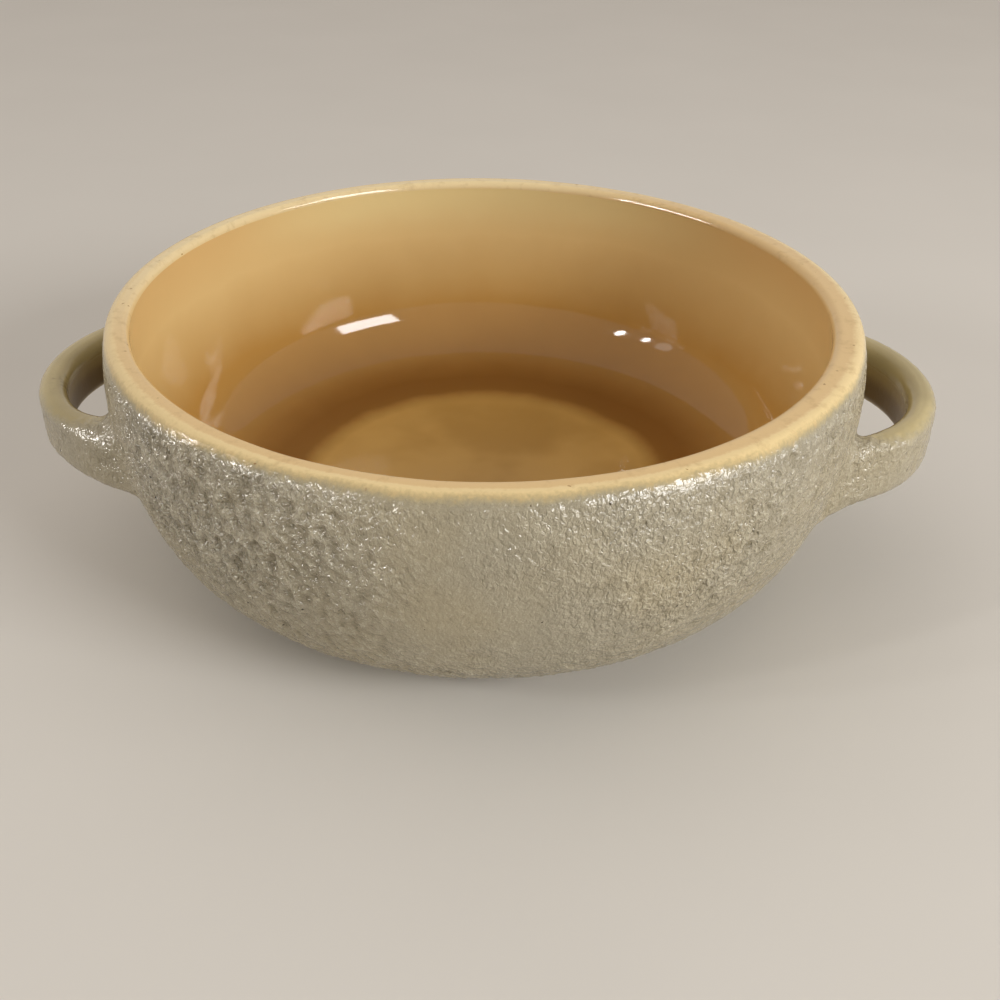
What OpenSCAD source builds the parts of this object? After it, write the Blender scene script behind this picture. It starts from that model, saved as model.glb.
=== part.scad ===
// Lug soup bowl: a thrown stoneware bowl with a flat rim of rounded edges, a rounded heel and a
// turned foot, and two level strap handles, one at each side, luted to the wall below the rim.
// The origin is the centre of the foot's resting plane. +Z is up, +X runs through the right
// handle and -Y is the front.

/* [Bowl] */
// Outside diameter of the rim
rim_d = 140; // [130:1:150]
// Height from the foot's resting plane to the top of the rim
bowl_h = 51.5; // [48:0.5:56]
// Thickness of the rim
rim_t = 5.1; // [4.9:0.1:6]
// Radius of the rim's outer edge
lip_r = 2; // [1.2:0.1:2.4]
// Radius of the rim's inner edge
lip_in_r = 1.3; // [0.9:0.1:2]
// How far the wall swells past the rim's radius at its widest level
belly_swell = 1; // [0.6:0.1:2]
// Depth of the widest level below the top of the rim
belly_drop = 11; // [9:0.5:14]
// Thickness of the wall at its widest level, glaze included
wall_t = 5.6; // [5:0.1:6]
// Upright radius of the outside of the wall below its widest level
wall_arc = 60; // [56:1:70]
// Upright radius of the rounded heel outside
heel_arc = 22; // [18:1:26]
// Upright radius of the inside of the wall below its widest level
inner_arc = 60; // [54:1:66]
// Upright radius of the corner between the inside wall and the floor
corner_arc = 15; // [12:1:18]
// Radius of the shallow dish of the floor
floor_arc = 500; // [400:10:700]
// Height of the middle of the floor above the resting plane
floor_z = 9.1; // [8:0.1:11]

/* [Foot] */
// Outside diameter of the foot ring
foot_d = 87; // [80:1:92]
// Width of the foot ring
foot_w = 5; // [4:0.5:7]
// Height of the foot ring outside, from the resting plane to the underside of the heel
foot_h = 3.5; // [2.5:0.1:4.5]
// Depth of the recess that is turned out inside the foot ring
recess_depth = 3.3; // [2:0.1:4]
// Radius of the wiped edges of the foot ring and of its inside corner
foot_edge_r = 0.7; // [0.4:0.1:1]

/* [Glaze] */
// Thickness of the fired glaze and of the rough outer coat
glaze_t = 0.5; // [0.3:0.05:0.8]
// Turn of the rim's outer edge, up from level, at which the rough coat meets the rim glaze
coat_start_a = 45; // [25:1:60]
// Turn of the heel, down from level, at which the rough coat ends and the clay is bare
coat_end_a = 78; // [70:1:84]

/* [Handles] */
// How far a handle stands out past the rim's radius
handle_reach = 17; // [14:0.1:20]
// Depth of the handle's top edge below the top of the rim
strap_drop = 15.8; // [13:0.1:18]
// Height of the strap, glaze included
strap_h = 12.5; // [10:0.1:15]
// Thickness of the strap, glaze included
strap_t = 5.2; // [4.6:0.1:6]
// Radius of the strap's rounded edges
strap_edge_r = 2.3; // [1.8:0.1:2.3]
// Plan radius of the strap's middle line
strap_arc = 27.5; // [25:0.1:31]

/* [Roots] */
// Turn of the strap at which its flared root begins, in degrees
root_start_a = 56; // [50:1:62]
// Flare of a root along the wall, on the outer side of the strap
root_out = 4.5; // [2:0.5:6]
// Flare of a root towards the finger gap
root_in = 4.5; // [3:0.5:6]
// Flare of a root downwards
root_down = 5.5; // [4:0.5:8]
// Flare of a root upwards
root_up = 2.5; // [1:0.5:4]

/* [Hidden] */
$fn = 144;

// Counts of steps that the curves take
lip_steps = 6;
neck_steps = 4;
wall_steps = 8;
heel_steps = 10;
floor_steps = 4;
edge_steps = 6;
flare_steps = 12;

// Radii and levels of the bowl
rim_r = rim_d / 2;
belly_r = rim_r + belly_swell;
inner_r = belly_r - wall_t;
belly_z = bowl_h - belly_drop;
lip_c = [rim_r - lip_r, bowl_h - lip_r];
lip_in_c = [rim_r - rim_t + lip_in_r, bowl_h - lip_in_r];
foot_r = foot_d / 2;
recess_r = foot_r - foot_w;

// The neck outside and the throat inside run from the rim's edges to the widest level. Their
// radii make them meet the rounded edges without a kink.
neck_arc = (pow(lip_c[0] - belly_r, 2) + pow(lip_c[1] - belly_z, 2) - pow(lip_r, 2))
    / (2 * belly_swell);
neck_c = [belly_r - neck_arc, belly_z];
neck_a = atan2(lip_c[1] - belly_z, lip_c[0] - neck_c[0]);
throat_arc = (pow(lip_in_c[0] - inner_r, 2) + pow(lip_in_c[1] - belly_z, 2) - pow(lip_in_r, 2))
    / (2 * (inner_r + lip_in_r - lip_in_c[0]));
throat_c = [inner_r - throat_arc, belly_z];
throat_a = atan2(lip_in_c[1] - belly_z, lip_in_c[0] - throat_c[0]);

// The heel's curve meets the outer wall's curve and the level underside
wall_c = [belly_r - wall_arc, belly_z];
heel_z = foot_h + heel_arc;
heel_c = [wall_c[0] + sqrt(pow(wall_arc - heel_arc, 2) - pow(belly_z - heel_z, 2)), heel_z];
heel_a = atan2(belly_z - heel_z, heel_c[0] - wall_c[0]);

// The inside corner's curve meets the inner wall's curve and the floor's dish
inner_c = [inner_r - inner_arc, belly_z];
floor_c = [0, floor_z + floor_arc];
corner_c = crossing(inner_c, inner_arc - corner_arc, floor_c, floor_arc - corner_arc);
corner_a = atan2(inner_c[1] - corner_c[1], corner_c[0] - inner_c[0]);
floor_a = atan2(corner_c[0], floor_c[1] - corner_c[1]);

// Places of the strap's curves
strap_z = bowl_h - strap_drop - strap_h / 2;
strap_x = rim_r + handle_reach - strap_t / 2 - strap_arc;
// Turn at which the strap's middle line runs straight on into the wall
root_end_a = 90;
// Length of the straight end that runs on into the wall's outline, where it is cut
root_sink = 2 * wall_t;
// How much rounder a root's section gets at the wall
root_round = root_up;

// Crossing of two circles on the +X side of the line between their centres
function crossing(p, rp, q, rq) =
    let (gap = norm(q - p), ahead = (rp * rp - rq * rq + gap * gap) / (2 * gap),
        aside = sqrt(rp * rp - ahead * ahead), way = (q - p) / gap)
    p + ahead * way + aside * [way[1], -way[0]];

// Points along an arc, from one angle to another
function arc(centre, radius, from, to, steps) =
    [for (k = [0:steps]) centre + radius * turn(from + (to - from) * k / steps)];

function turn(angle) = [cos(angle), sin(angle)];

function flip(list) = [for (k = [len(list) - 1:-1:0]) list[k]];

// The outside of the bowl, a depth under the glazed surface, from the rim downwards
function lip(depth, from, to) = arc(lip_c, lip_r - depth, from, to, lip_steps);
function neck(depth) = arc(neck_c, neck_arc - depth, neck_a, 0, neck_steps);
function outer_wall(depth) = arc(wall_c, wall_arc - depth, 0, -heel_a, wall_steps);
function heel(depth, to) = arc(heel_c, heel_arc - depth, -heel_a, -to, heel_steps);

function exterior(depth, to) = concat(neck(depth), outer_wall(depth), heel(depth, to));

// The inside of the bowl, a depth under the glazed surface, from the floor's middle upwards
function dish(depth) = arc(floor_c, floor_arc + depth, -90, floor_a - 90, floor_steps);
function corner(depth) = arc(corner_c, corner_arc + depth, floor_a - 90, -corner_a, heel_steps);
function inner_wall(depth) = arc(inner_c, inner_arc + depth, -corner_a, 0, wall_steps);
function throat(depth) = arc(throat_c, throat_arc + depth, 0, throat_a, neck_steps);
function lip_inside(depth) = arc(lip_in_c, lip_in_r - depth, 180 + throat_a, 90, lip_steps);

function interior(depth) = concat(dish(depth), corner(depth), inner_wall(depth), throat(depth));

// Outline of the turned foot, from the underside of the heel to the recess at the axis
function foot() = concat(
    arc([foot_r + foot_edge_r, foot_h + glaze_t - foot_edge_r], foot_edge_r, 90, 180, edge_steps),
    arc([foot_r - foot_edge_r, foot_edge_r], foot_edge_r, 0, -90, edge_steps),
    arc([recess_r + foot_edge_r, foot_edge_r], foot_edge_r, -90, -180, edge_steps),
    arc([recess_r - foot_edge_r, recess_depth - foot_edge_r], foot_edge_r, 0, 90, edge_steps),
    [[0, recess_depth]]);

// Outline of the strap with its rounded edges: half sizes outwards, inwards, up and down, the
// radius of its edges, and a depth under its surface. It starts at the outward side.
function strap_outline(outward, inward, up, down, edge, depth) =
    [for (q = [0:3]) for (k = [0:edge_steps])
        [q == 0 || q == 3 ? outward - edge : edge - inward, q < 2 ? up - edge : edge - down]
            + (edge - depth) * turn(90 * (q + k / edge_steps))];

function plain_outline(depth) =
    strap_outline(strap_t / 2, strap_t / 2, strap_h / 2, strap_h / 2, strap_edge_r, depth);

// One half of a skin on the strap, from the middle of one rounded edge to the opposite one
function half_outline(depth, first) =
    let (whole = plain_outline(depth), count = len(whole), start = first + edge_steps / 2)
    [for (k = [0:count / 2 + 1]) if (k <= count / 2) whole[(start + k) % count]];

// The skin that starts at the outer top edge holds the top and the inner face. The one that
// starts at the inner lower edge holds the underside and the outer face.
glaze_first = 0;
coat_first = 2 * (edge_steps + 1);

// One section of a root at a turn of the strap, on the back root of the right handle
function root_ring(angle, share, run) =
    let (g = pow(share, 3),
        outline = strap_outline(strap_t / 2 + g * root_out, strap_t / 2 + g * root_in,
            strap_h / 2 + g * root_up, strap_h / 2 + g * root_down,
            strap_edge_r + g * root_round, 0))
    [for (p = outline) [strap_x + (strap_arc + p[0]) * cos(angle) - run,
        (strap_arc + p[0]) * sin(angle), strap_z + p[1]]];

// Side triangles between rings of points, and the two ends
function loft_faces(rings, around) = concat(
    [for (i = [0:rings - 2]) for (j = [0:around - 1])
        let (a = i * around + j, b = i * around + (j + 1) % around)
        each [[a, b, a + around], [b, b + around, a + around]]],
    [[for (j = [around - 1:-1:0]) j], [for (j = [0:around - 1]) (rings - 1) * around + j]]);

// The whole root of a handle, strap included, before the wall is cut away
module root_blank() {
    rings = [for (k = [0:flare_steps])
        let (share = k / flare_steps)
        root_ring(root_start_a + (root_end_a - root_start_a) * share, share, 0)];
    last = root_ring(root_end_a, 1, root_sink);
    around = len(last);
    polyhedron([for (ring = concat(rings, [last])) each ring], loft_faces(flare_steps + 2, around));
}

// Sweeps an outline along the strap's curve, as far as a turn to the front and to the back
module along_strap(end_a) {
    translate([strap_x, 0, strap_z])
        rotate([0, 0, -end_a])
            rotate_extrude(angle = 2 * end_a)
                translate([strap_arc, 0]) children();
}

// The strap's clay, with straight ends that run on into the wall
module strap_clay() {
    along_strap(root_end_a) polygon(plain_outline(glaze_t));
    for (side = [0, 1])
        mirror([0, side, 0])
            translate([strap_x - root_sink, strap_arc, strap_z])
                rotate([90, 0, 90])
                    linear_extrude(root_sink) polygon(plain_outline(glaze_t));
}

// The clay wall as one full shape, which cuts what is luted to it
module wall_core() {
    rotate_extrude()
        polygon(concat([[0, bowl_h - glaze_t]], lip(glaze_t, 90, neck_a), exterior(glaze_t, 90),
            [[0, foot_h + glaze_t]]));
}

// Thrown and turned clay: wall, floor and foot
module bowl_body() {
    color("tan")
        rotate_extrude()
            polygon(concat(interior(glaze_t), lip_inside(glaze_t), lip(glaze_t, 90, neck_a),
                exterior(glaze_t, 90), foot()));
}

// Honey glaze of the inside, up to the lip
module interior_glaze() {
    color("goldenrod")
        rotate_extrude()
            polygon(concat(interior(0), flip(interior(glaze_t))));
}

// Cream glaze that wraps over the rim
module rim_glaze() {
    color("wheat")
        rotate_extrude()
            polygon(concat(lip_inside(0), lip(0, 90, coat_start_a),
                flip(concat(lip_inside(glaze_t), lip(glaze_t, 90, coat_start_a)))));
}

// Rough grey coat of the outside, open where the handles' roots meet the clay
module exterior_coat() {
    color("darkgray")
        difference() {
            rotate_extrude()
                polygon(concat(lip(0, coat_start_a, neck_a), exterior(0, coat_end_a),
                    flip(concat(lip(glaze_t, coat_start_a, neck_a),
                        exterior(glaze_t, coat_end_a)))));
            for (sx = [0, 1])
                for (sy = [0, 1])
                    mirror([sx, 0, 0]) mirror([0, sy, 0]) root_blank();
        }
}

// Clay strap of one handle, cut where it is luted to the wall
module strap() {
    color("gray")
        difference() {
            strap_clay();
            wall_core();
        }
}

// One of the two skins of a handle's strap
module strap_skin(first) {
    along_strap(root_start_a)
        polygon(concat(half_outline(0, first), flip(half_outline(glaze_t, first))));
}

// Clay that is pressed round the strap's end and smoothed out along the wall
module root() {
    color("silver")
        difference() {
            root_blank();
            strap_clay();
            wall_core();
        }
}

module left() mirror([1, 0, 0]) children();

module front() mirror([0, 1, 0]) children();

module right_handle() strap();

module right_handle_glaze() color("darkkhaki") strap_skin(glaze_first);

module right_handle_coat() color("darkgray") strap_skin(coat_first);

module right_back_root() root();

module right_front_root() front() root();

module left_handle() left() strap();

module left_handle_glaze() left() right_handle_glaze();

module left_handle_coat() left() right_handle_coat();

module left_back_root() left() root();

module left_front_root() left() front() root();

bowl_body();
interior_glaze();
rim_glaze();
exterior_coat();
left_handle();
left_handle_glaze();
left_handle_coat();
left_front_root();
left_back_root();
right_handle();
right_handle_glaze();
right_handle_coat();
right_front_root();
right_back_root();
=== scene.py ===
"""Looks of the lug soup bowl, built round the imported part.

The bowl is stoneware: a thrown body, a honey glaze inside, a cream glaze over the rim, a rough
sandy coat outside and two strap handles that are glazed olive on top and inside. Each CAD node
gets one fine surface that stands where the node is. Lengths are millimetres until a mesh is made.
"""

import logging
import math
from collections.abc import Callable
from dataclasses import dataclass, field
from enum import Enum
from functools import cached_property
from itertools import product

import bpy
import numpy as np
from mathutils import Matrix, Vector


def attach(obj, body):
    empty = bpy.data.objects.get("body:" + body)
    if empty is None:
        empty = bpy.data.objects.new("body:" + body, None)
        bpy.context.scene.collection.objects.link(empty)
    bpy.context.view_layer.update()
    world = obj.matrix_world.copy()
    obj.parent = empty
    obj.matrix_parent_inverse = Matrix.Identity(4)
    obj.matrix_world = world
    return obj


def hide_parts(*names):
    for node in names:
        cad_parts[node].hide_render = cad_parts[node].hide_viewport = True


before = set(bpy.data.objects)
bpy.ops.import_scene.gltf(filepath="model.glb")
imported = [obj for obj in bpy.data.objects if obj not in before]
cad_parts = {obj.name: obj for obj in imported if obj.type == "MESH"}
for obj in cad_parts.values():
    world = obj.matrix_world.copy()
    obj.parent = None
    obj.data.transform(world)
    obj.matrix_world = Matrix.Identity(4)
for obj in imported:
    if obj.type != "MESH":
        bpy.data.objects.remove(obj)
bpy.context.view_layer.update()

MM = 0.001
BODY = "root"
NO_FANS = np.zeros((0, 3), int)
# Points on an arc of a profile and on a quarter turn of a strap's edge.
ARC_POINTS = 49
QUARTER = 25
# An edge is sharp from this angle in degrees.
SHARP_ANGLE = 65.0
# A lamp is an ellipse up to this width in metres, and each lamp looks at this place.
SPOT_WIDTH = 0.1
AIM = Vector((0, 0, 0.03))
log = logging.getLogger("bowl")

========

Challenge — Print, please, the lines from the first line of the material through the line that contains "is the front.", exactly as written and with nothing added.

Answer to this exercise —
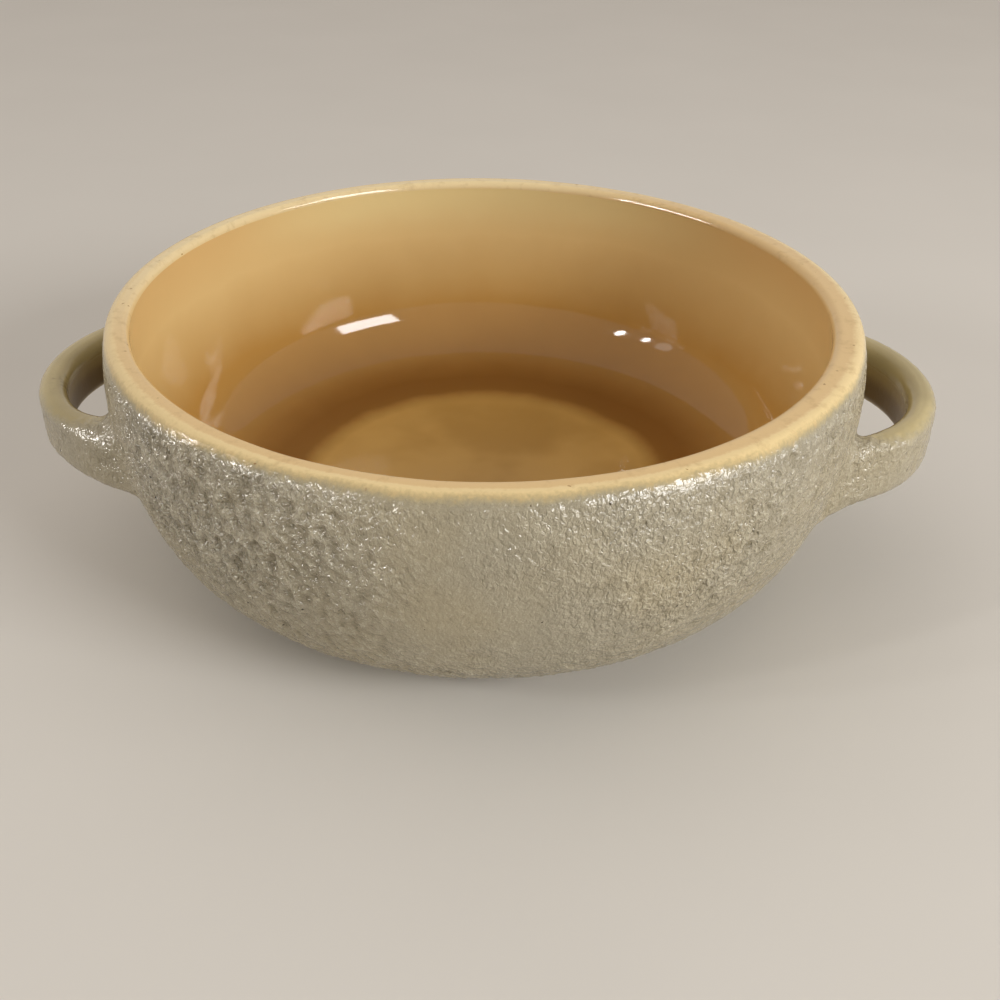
What OpenSCAD source builds the parts of this object? After it, write the Blender scene script behind this picture. It starts from that model, saved as model.glb.
=== part.scad ===
// Lug soup bowl: a thrown stoneware bowl with a flat rim of rounded edges, a rounded heel and a
// turned foot, and two level strap handles, one at each side, luted to the wall below the rim.
// The origin is the centre of the foot's resting plane. +Z is up, +X runs through the right
// handle and -Y is the front.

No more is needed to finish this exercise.